(Records with modeling code)
--------------------

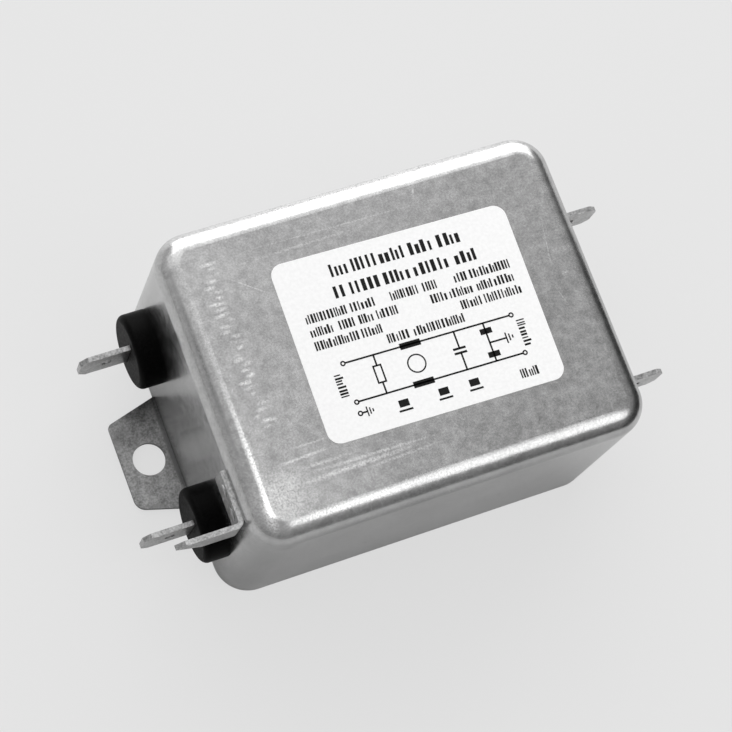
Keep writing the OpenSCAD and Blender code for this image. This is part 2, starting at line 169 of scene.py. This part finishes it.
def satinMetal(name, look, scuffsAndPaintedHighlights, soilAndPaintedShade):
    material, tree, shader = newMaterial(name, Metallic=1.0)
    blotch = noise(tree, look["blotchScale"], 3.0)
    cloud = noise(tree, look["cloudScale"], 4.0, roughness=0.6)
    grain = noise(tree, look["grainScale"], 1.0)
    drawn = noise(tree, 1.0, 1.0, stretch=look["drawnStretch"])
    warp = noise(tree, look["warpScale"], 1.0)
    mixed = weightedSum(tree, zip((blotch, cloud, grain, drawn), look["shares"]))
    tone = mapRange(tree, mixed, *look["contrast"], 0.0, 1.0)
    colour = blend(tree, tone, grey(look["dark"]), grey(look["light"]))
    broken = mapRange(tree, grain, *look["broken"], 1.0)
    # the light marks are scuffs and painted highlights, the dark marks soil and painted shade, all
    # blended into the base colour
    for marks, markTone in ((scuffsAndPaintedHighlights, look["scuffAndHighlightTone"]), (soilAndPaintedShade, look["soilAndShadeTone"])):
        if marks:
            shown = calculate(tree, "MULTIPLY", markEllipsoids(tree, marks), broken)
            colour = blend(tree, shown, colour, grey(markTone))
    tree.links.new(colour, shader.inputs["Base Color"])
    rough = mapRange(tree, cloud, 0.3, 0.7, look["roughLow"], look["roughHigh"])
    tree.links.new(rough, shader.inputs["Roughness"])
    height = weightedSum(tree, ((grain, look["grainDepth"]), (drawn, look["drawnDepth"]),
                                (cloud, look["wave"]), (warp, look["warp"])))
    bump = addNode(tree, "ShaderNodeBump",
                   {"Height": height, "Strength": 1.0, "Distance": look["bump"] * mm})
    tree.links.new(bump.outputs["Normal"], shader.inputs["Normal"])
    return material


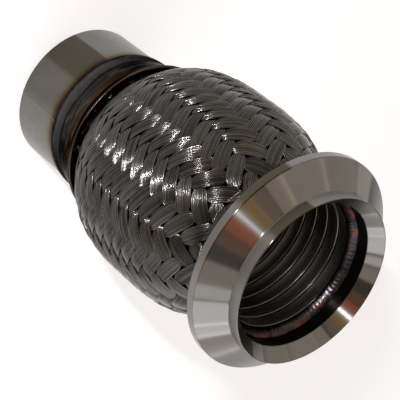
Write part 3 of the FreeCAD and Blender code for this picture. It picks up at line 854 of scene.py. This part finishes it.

--------------------

Go through the listing above and list every line that has the word "finishes".

## WORKED ANSWER
Keep writing the OpenSCAD and Blender code for this image. This is part 2, starting at line 169 of scene.py. This part finishes it.
Write part 3 of the FreeCAD and Blender code for this picture. It picks up at line 854 of scene.py. This part finishes it.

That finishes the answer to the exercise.